§ **What the task requires**
Output all records precisely as written.
*** Stored records
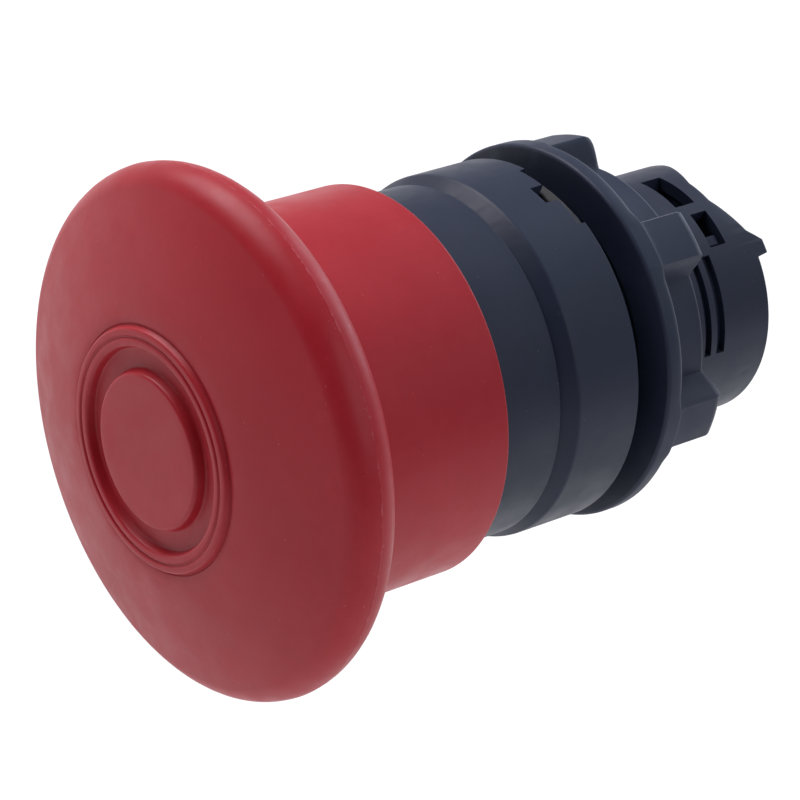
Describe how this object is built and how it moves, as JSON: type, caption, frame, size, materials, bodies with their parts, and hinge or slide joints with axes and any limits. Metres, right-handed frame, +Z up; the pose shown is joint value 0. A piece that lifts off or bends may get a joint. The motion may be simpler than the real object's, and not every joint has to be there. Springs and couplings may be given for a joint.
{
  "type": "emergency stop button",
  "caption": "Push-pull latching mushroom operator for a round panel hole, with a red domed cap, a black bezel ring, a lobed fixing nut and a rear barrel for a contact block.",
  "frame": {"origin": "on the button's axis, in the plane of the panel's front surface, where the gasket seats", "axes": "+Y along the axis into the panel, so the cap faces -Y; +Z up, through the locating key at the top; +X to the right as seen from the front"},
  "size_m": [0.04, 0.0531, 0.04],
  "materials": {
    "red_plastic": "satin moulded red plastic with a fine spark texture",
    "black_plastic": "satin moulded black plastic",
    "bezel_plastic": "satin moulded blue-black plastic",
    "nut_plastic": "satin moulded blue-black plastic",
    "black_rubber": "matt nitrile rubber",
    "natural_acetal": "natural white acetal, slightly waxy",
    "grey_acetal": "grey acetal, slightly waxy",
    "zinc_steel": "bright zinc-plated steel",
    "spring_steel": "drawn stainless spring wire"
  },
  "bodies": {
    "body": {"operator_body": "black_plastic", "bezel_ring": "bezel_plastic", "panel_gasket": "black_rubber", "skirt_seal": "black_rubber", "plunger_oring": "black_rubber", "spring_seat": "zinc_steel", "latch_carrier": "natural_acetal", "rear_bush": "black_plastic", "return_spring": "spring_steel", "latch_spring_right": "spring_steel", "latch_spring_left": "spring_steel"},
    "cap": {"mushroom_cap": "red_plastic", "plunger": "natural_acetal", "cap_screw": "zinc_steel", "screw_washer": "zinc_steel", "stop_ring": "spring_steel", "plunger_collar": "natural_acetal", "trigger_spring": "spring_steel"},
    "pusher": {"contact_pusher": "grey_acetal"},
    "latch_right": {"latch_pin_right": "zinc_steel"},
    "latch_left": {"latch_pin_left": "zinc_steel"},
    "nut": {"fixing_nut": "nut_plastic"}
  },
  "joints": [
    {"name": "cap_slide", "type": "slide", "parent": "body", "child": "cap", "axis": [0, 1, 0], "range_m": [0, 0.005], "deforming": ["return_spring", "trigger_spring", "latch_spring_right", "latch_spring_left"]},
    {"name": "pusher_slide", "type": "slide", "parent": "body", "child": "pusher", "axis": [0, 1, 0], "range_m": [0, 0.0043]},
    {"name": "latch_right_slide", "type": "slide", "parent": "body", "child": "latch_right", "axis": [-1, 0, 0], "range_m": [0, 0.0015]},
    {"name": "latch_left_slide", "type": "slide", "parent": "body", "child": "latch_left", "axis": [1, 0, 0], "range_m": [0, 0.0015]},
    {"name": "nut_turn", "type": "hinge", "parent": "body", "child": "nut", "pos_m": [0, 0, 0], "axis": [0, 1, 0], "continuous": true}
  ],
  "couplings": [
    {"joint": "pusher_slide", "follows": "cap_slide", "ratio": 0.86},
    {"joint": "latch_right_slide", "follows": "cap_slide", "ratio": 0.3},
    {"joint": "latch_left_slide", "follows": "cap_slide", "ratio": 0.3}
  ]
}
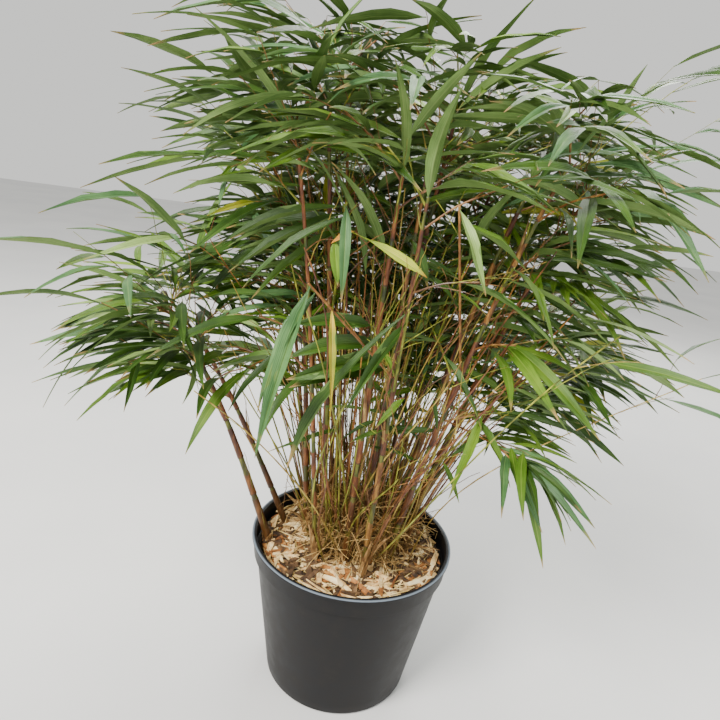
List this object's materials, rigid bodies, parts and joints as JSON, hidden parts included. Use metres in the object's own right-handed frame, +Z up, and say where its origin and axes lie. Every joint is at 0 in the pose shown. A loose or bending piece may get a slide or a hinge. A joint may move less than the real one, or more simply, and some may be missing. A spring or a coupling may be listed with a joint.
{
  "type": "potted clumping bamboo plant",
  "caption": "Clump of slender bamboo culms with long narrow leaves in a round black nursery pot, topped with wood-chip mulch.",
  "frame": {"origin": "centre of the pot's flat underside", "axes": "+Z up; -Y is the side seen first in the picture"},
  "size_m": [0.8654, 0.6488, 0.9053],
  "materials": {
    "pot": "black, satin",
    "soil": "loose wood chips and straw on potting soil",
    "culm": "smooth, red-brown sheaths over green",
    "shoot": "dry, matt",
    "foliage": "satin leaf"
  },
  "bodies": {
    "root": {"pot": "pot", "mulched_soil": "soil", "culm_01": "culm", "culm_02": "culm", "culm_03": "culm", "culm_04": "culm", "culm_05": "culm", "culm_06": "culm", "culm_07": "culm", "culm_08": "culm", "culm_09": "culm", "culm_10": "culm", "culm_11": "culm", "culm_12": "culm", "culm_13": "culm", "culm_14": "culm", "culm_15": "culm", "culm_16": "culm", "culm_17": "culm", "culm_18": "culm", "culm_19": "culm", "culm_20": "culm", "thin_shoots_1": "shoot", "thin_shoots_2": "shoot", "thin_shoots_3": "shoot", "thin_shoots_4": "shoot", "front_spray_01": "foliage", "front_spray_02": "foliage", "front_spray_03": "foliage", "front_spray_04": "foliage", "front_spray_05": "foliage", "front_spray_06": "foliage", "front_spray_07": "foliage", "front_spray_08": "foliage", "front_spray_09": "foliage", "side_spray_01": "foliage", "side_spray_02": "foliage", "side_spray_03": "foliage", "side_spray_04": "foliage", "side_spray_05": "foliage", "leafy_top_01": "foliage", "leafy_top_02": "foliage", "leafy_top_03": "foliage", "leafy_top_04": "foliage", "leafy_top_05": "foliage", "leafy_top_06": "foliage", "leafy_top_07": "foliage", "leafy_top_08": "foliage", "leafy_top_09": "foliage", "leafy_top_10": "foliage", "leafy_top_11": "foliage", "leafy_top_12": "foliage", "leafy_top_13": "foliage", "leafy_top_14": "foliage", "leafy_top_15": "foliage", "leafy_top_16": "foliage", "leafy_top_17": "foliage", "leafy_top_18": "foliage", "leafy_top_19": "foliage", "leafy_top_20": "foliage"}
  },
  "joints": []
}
******
§ **Answer in full**
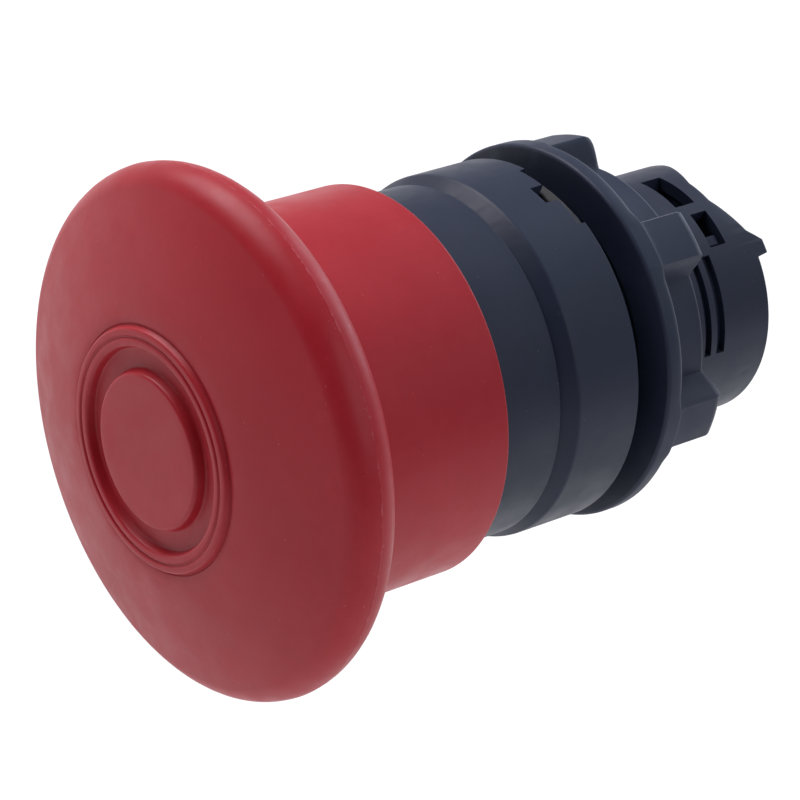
Describe how this object is built and how it moves, as JSON: type, caption, frame, size, materials, bodies with their parts, and hinge or slide joints with axes and any limits. Metres, right-handed frame, +Z up; the pose shown is joint value 0. A piece that lifts off or bends may get a joint. The motion may be simpler than the real object's, and not every joint has to be there. Springs and couplings may be given for a joint.
{
  "type": "emergency stop button",
  "caption": "Push-pull latching mushroom operator for a round panel hole, with a red domed cap, a black bezel ring, a lobed fixing nut and a rear barrel for a contact block.",
  "frame": {"origin": "on the button's axis, in the plane of the panel's front surface, where the gasket seats", "axes": "+Y along the axis into the panel, so the cap faces -Y; +Z up, through the locating key at the top; +X to the right as seen from the front"},
  "size_m": [0.04, 0.0531, 0.04],
  "materials": {
    "red_plastic": "satin moulded red plastic with a fine spark texture",
    "black_plastic": "satin moulded black plastic",
    "bezel_plastic": "satin moulded blue-black plastic",
    "nut_plastic": "satin moulded blue-black plastic",
    "black_rubber": "matt nitrile rubber",
    "natural_acetal": "natural white acetal, slightly waxy",
    "grey_acetal": "grey acetal, slightly waxy",
    "zinc_steel": "bright zinc-plated steel",
    "spring_steel": "drawn stainless spring wire"
  },
  "bodies": {
    "body": {"operator_body": "black_plastic", "bezel_ring": "bezel_plastic", "panel_gasket": "black_rubber", "skirt_seal": "black_rubber", "plunger_oring": "black_rubber", "spring_seat": "zinc_steel", "latch_carrier": "natural_acetal", "rear_bush": "black_plastic", "return_spring": "spring_steel", "latch_spring_right": "spring_steel", "latch_spring_left": "spring_steel"},
    "cap": {"mushroom_cap": "red_plastic", "plunger": "natural_acetal", "cap_screw": "zinc_steel", "screw_washer": "zinc_steel", "stop_ring": "spring_steel", "plunger_collar": "natural_acetal", "trigger_spring": "spring_steel"},
    "pusher": {"contact_pusher": "grey_acetal"},
    "latch_right": {"latch_pin_right": "zinc_steel"},
    "latch_left": {"latch_pin_left": "zinc_steel"},
    "nut": {"fixing_nut": "nut_plastic"}
  },
  "joints": [
    {"name": "cap_slide", "type": "slide", "parent": "body", "child": "cap", "axis": [0, 1, 0], "range_m": [0, 0.005], "deforming": ["return_spring", "trigger_spring", "latch_spring_right", "latch_spring_left"]},
    {"name": "pusher_slide", "type": "slide", "parent": "body", "child": "pusher", "axis": [0, 1, 0], "range_m": [0, 0.0043]},
    {"name": "latch_right_slide", "type": "slide", "parent": "body", "child": "latch_right", "axis": [-1, 0, 0], "range_m": [0, 0.0015]},
    {"name": "latch_left_slide", "type": "slide", "parent": "body", "child": "latch_left", "axis": [1, 0, 0], "range_m": [0, 0.0015]},
    {"name": "nut_turn", "type": "hinge", "parent": "body", "child": "nut", "pos_m": [0, 0, 0], "axis": [0, 1, 0], "continuous": true}
  ],
  "couplings": [
    {"joint": "pusher_slide", "follows": "cap_slide", "ratio": 0.86},
    {"joint": "latch_right_slide", "follows": "cap_slide", "ratio": 0.3},
    {"joint": "latch_left_slide", "follows": "cap_slide", "ratio": 0.3}
  ]
}
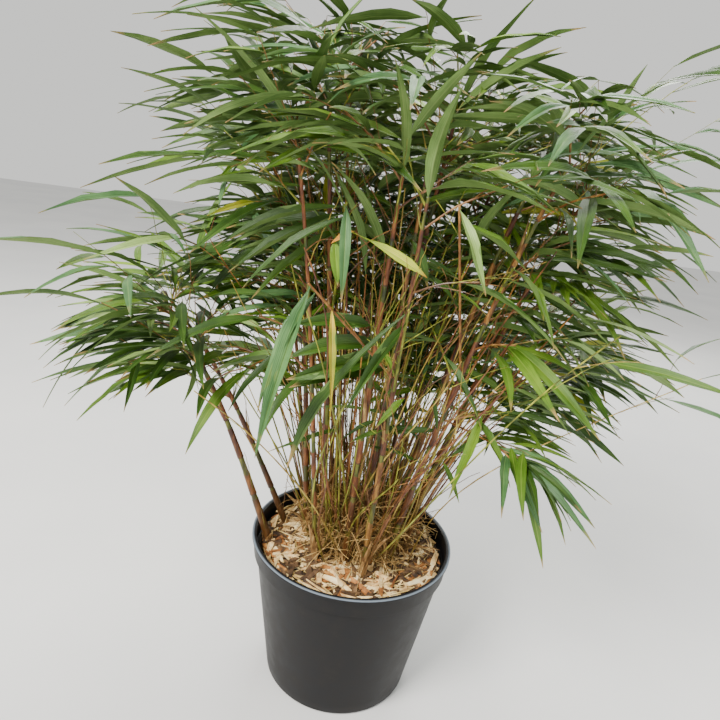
List this object's materials, rigid bodies, parts and joints as JSON, hidden parts included. Use metres in the object's own right-handed frame, +Z up, and say where its origin and axes lie. Every joint is at 0 in the pose shown. A loose or bending piece may get a slide or a hinge. A joint may move less than the real one, or more simply, and some may be missing. A spring or a coupling may be listed with a joint.
{
  "type": "potted clumping bamboo plant",
  "caption": "Clump of slender bamboo culms with long narrow leaves in a round black nursery pot, topped with wood-chip mulch.",
  "frame": {"origin": "centre of the pot's flat underside", "axes": "+Z up; -Y is the side seen first in the picture"},
  "size_m": [0.8654, 0.6488, 0.9053],
  "materials": {
    "pot": "black, satin",
    "soil": "loose wood chips and straw on potting soil",
    "culm": "smooth, red-brown sheaths over green",
    "shoot": "dry, matt",
    "foliage": "satin leaf"
  },
  "bodies": {
    "root": {"pot": "pot", "mulched_soil": "soil", "culm_01": "culm", "culm_02": "culm", "culm_03": "culm", "culm_04": "culm", "culm_05": "culm", "culm_06": "culm", "culm_07": "culm", "culm_08": "culm", "culm_09": "culm", "culm_10": "culm", "culm_11": "culm", "culm_12": "culm", "culm_13": "culm", "culm_14": "culm", "culm_15": "culm", "culm_16": "culm", "culm_17": "culm", "culm_18": "culm", "culm_19": "culm", "culm_20": "culm", "thin_shoots_1": "shoot", "thin_shoots_2": "shoot", "thin_shoots_3": "shoot", "thin_shoots_4": "shoot", "front_spray_01": "foliage", "front_spray_02": "foliage", "front_spray_03": "foliage", "front_spray_04": "foliage", "front_spray_05": "foliage", "front_spray_06": "foliage", "front_spray_07": "foliage", "front_spray_08": "foliage", "front_spray_09": "foliage", "side_spray_01": "foliage", "side_spray_02": "foliage", "side_spray_03": "foliage", "side_spray_04": "foliage", "side_spray_05": "foliage", "leafy_top_01": "foliage", "leafy_top_02": "foliage", "leafy_top_03": "foliage", "leafy_top_04": "foliage", "leafy_top_05": "foliage", "leafy_top_06": "foliage", "leafy_top_07": "foliage", "leafy_top_08": "foliage", "leafy_top_09": "foliage", "leafy_top_10": "foliage", "leafy_top_11": "foliage", "leafy_top_12": "foliage", "leafy_top_13": "foliage", "leafy_top_14": "foliage", "leafy_top_15": "foliage", "leafy_top_16": "foliage", "leafy_top_17": "foliage", "leafy_top_18": "foliage", "leafy_top_19": "foliage", "leafy_top_20": "foliage"}
  },
  "joints": []
}